Sabemos que la metafísica tradicional nos muestra la creación universal como si fuera el juego concomitante y conciliado de dos fuerzas que se oponen y se complementan. La creación, por lo tanto, resulta del juego de tres fuerzas: una fuerza positiva, una fuerza negativa y una fuerza conciliadora. Esta Ley de Tres puede simbolizarse por medio de un triángulo: los dos vértices inferiores representan los principios inferiores de la creación, positivo y negativo; el vértice superior representa el Principio Superior o Conciliador.

Los dos principios inferiores son, en la sabiduría china, las dos grandes fuerzas cósmicas: el Yang, positivo, masculino, seco, caliente, y el Yin, negativo, femenino, húmedo, frío. Son también el Dragón Rojo y el Dragón Verde, cuya lucha incesante es el motor creador de las Diez mil Cosas.

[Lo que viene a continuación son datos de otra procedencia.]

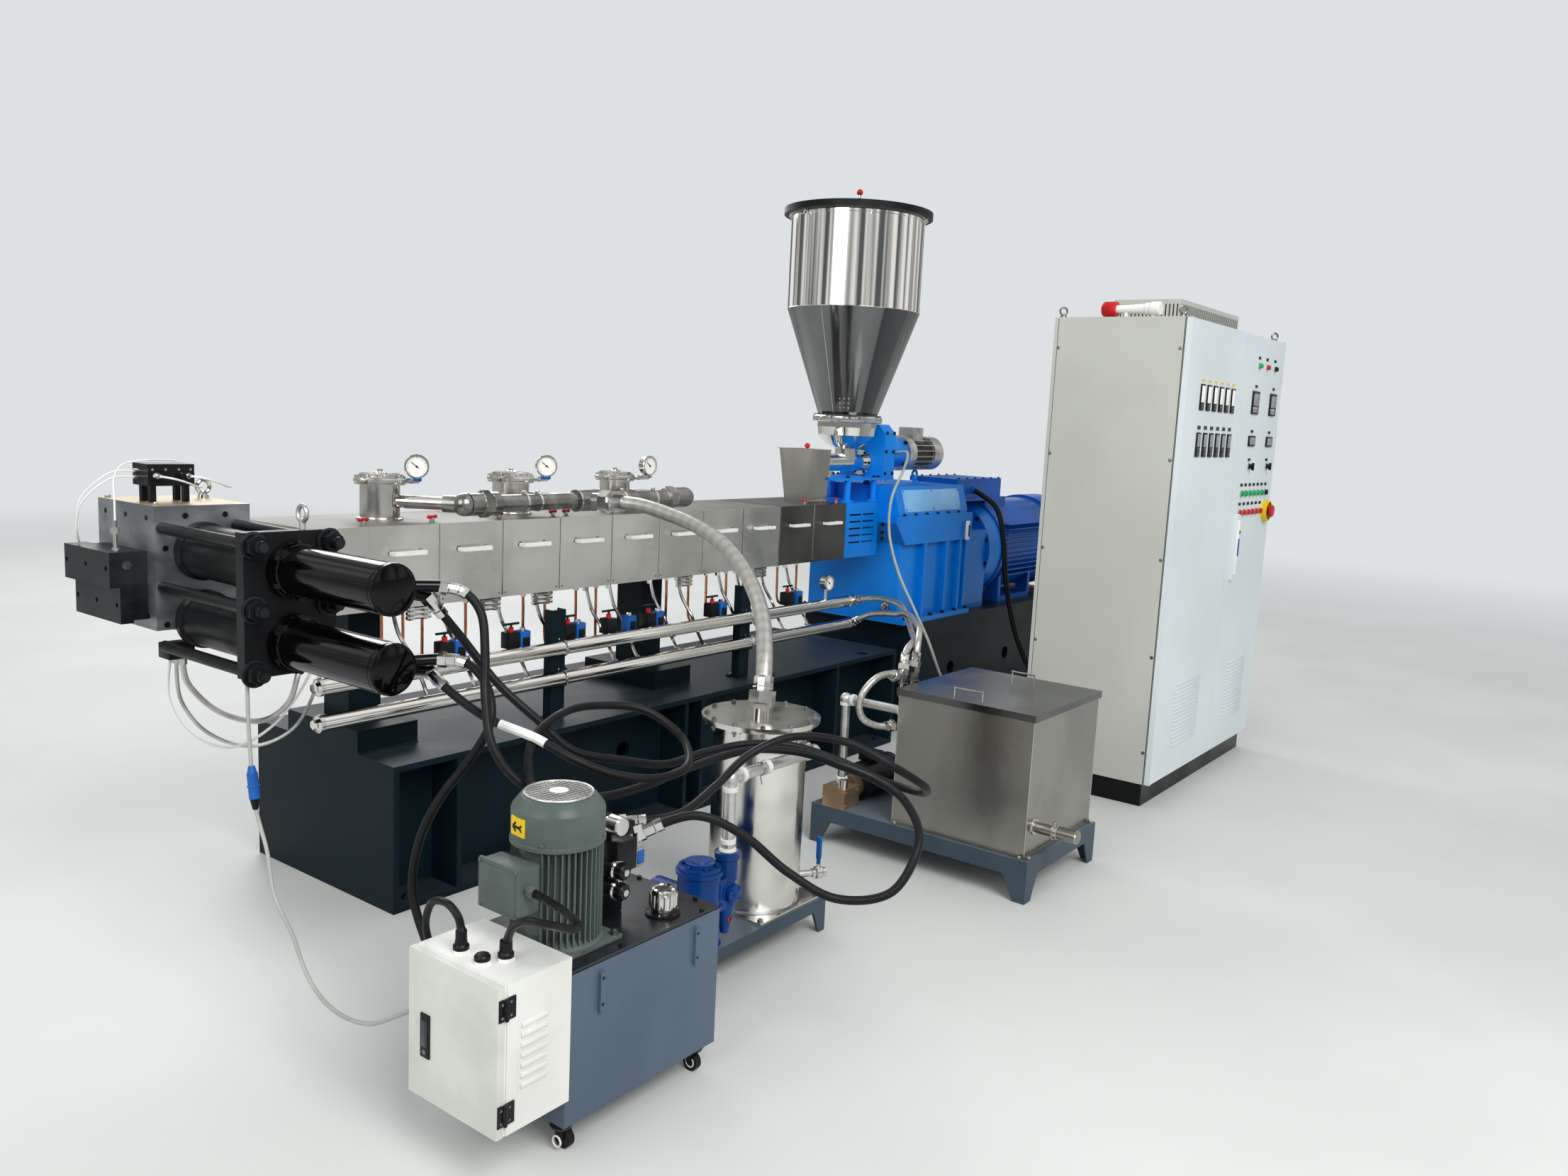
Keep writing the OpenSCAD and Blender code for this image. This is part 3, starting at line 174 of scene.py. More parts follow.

El diagrama del T’ai-kí está compuesto de una parte negra, el Yin, y de otra blanca, el Yang – cuyas superficies son rigurosamente iguales – y de un círculo que rodea a las dos y que es el Tao, el Principio Superior Conciliador. La parte negra encierra un punto blanco, y la parte blanca un punto negro, para demostrar que ningún elemento es absolutamente positivo ni absolutamente negativo. El dualismo primordial Yang-Yin incluye todas las oposiciones que podamos imaginar: verano-invierno, día-noche, movimiento-inmovilidad, belleza-fealdad, verdad-error, vida-muerte, construcción-destrucción, etc.

Esta última oposición resulta particularmente clara en uno de los aspectos hindúes de la Tríada de que hablamos: bajo la autoridad de Brahma, Principio Supremo, la creación es la obra simultánea de Vishnú, El Conservador y de Shiva, el Destructor.

La creación del universo tal como nosotros lo percibimos se desarrolla en el tiempo; es decir, que el juego de los dos principios inferiores es temporal. Pero estos dos principios en si mismos no podrían ser considerados temporales, puesto que no podrían estar sometidos a los límites que resultan de su acción: son intermediarios situados entre el Principio Superior y el universo creado, que es la manifestación de este Principio. La creación universal se desarrolla, pues, en el tiempo, pero ella en sí misma es un proceso intemporal, al que no se le puede asignar o negar comienzo o fin, puesto que estas palabras no tienen ningún sentido fuera de los límites del tiempo. Las teorías científicas más modernas están de acuerdo en esto con la metafísica y no le ven al universo ni comienzo ni fin.